Posted on October 3rd, 2008 in Daily Mortgage/Housing News - The Real Story, Mr Mortgage's Personal Opinions/Research

**NOTE – Mortgage/Real Estate professionals…feel free to share your experiences in the comments section below.  Due to a consistent denial by Wells management, there is a belief that Wells was the safest out there through the bubble years and took very little risk. Tell us about your Wells deals…did they really do things so much safer than everyone else? From my experiences, they were one of the busiest and ‘best’ lenders out there during the bubble years, that’s for sure. But in the mortgage business ‘best’ means easiest and most risky.  That like saying ‘she is a great appraiser’ – wink-wink.

The CEO of Wells was just on CNBC in a lengthy interview with Maria Bartaromo and he said “we never did stated income, low document, no document, interest only or subprime loans.” That is not accurate. I have covered Wells to death but here are a couple of documents I think the CEO might like to see. I don’t want to sound like I am coming down on Wells, but it is this type of deception that has turned a crisis of confidence into a full-blown global financial system meltdown.

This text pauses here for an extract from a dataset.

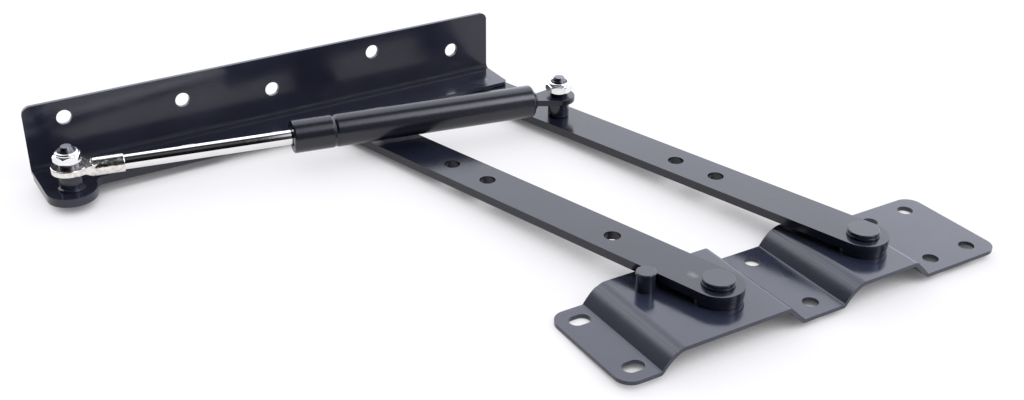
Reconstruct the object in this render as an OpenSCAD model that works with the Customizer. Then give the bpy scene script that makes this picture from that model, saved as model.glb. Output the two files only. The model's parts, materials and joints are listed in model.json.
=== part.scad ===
// Pneumatic lift for a table top: two parallel arms between a base plate and a top bracket,
// opened by a gas spring. Millimetres, +Z up, origin on the underside of the base plate,
// midway between the two valley holes. The arms are drawn open, against the stop pin.

/* [Base plate] */
// Thickness of the base plate's sheet
base_t = 2; // [1.5:0.1:2.5]
// Depth of the base plate across the plateaus
base_w = 62; // [56:1:80]
// Radius of the base plate's four corners
base_corner_r = 8; // [3:0.5:12]
// Height of the plateaus' tops above the floor
plateau_h = 11; // [9:0.5:14]
// Length of the left foot, up to its fold
left_foot_l = 19.7; // [18:0.1:30]
// Length of the front plateau, which carries the stop pin
front_plateau_l = 62.4; // [60:0.2:70]
// Length of the rear plateau
rear_plateau_l = 35.8; // [33:0.2:40]
// Length of the right foot, from its fold
right_foot_l = 49.6; // [46:0.2:60]
// Width of the flat valley between the plateaus
valley_w = 25.2; // [20:0.2:28]
// Horizontal run of each ramp
ramp_run = 9; // [8:0.1:10]
// Bend radius of the folds, on the sheet's middle
fold_r = 2.2; // [1.8:0.1:3]
// Bend radius of the soft crests, on the sheet's middle
soft_crest_r = 8; // [5:0.5:9]
// Diameter of the screw holes
screw_hole_d = 8; // [5:0.5:9]
// Spacing of the screw holes across the plate
screw_spacing_y = 42; // [36:1:44]
// Spacing of the right foot's screw holes along the plate
screw_spacing_x = 25; // [18:0.5:28]
// Distance from the right end of the plate to its nearest screw holes
right_hole_inset = 12.8; // [9:0.2:14]
// Length of the left foot's slots
slot_l = 11; // [9:0.5:12]
// Distance from the left end of the plate to the slots' centres
slot_inset = 11.2; // [10:0.2:13]

/* [Arms] */
// Distance between the two pivots of an arm
arm_pitch = 259; // [240:1:300]
// Width of an arm
arm_w = 25; // [22:0.5:28]
// Thickness of an arm
arm_t = 4.5; // [3.5:0.1:6]
// Diameter of the spare holes in an arm
arm_hole_d = 8.5; // [6:0.5:10]
// Distance between the two arms' pivots
pivot_pitch = 89; // [86:0.5:92]
// Offset of the base pivots towards the near edge of the plate
pivot_offset = 6.3; // [3:0.1:8]
// Angle of the open arms from the length of the base plate
open_angle = 106; // [104:0.5:108]

/* [Pivots] */
// Diameter of the rivets' shanks
rivet_d = 8; // [6:0.5:9]
// Diameter of the base rivets' heads
head_d = 15.3; // [13:0.1:17]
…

The first page below is their portfolio intermediate-term ARM product guidelines from 2006 that were their top sellers from 2003-2007. Wells Fargo led the market in these. I believe they still have $75 billion in “Prime” first mortgages, including “Jumbo Prime” on their balance sheet of which much is likely this product type. However, with values down 40% to 70% across CA where Wells has the greatest exposure, these loan types are likely to perform much closer to Alt-A and Subprime vs. Prime, as they currently have them categorized.

Remember folks, throughout the bubble years Wells considered an ‘A’ paper or “Prime” loan to be a full-doc, 620 score, 95% combined loan to value, Jumbo 5/1 interest only with 50% debt to income ratios. This person could not get financing anywhere today or even six months ago. Much of this is on their best selling 5/1 interest only with initial 5-year rates at 4% to 5.5%.

The second page is their actual rate sheet highlighting the programs and rates as of Nov 2007…yes, they were still doing these then. They still considered these to their ‘Prime” program line. These hybrid ARMs will adjust over the next 5-years to 10-years.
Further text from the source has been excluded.